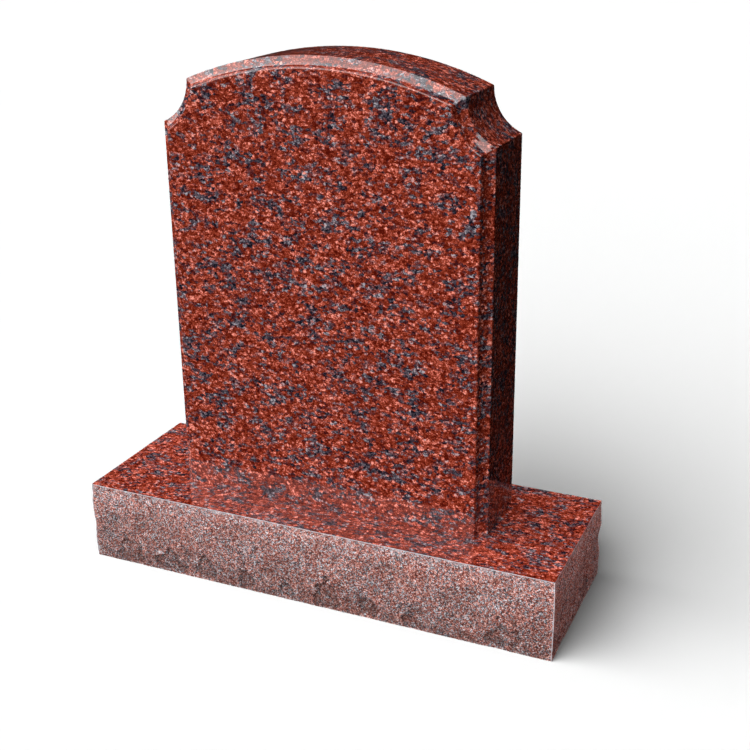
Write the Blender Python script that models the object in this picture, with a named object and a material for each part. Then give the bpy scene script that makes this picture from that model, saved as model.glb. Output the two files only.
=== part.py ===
# Upright granite headstone: a polished tablet with an arched top on a rock-pitched base.
# Metres, +Z up. The origin is the middle of the base's underside, and the front faces -Y.

import math
import random

import bmesh
import bpy
from mathutils import Vector, noise

INCH = 0.0254

BASE_LENGTH = 36 * INCH
BASE_DEPTH = 12 * INCH
BASE_HEIGHT = 6 * INCH

TABLET_WIDTH = 24 * INCH
TABLET_THICKNESS = 6 * INCH
TABLET_HEIGHT = 32 * INCH
TABLET_SETBACK = 0.007  # how far behind the middle of the base the tablet stands
SETTING_GAP = 0.0003

ARCH_RISE = 2 * INCH
SHOULDER_WIDTH = 2 * INCH
SHOULDER_HEIGHT = 3 * INCH

COVE_WIDTH = 0.75 * INCH  # how far the cove reaches in across the face
COVE_DEPTH = 0.75 * INCH  # how far it cuts back from the face
COVE_HOLLOW = 0.0039  # how far it dips below the straight line between its edges
ARRIS = 0.0015  # eased edge between the face and the cove, and round the back

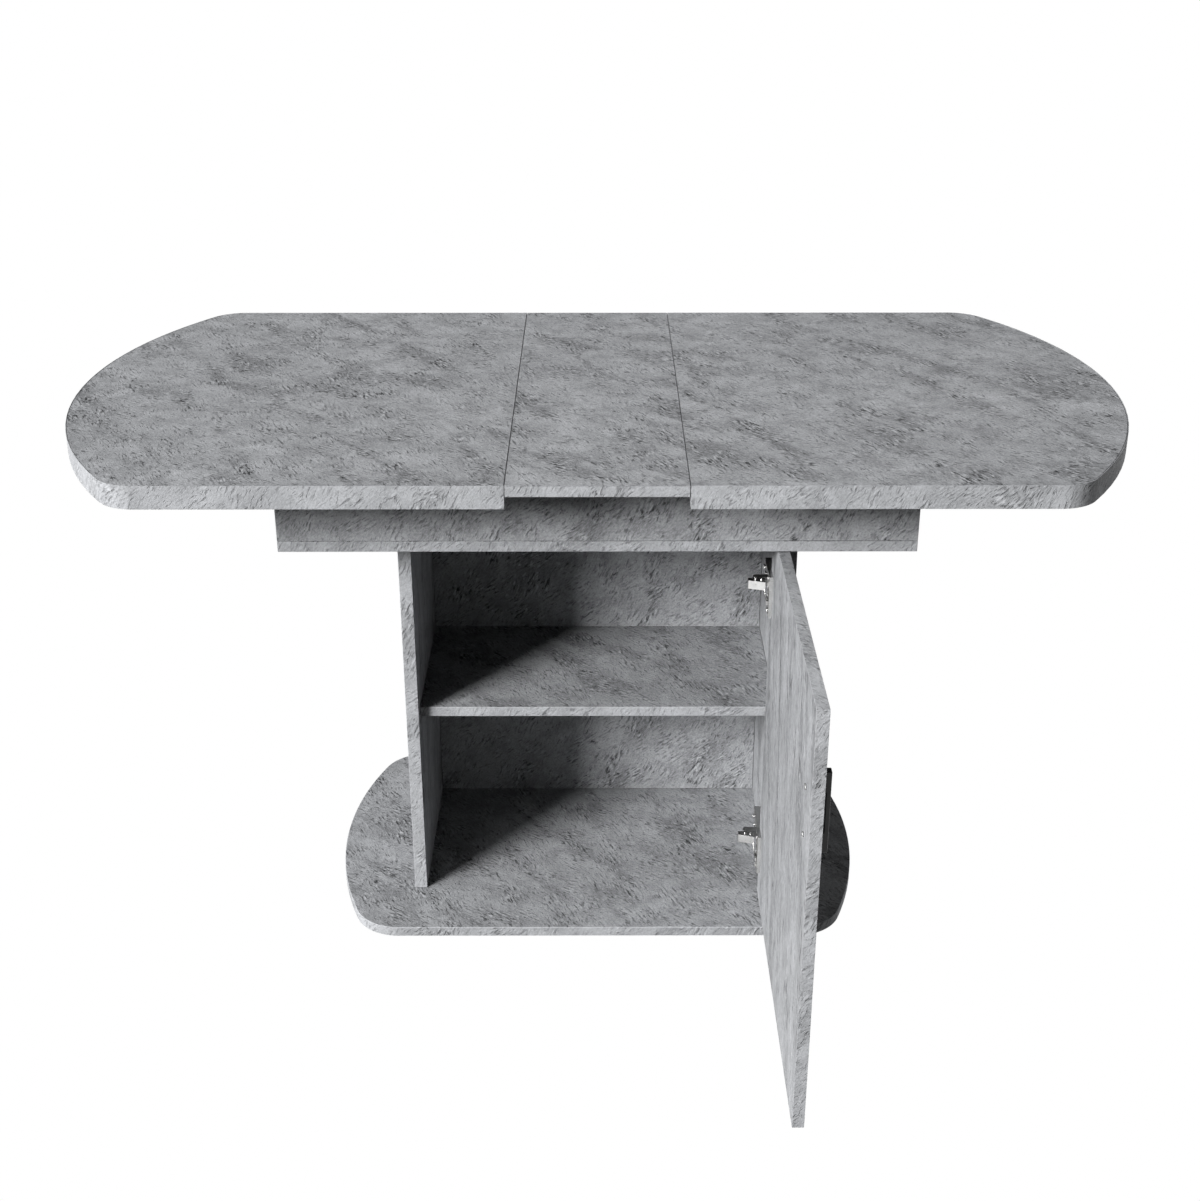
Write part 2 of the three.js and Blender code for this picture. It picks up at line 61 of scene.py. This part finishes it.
BOARD_EDGE = 0.9 * MM           # rounding of a board's edges
BAND_EDGE = 0.25 * MM           # and of the thin edge bands
HANDLE_EDGE = 1.1 * MM
FITTING_EDGE = 0.35 * MM        # and of every other fitting, rail, gear and glide
BOARD_SEGMENTS = 3              # faces across a rounded edge
FITTING_SEGMENTS = 2
SHARP_ANGLE = math.radians(38)  # edges that turn by more than this are rounded
FLAT_ANGLE = math.radians(0.5)  # faces that meet at less than this are one flat face
WELD_DISTANCE = 0.01 * MM

# The laminate is lighter where a board's edge tone is above 0 and darker where it is below.
EDGE_LAYER = "edge_tone"
NARROW_SIDE_TONE = 0.5
# A painted highlight: the rounded edges of the upright boards, the shelf and the base are painted
# lighter.
PAINTED_HIGHLIGHT_EDGE_TONE = 1.0
SEAM_EDGE_TONE = -0.35
BROAD_RATIO = 2.5               # a broad side is more than this many thicknesses across

# The laminate's pattern, as offsets of the surface map in metres.
UPRIGHT_STRETCH = 0.42          # on an upright board's broad sides the pattern is drawn out
FACE_SHIFT = (0.37, 0.53)       # from the faces along one axis to those along the next
BOARD_SHIFT = (0.83, 0.71)      # from one board to another
LEAF_PATTERN = 23

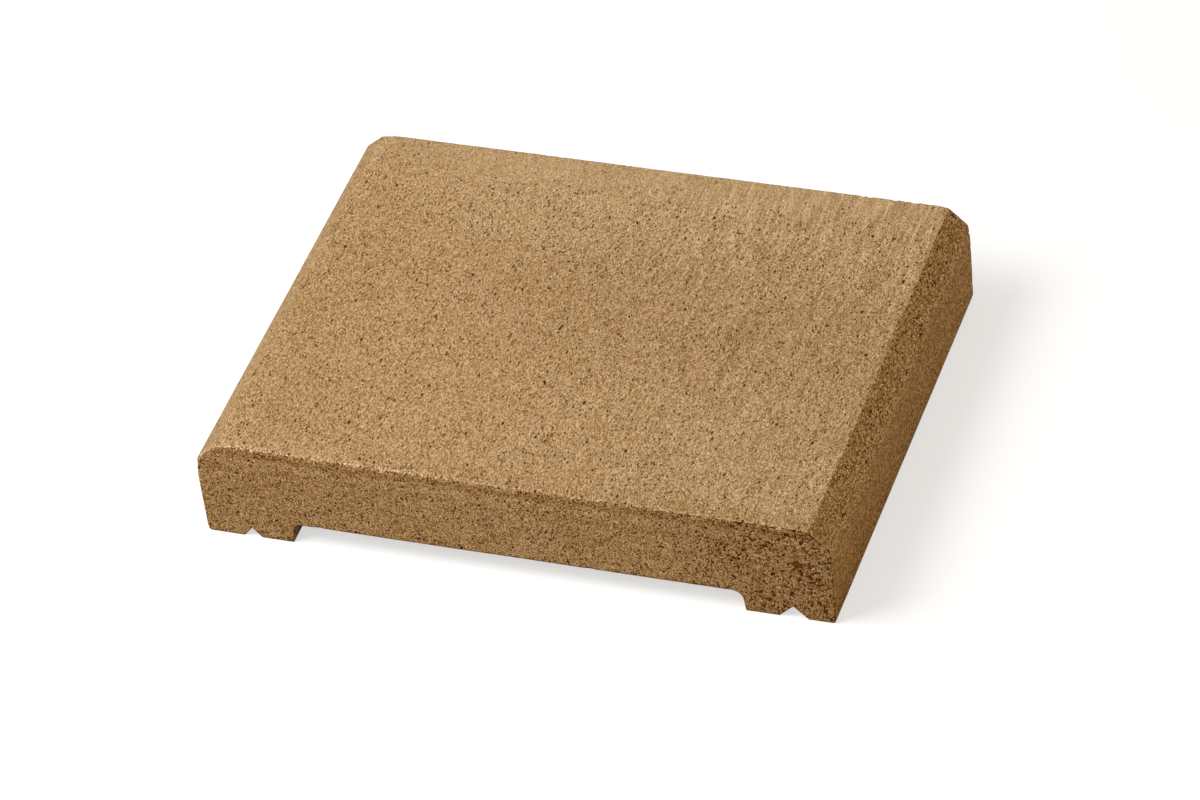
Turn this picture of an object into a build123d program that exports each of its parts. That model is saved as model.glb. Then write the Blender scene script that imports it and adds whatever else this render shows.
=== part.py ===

• • • • • • •

Directions for this task –
Copy exactly, and only, the lines from the one containing "Turn this picture" through the last line of the listing.

Output for this task –
Turn this picture of an object into a build123d program that exports each of its parts. That model is saved as model.glb. Then write the Blender scene script that imports it and adds whatever else this render shows.
=== part.py ===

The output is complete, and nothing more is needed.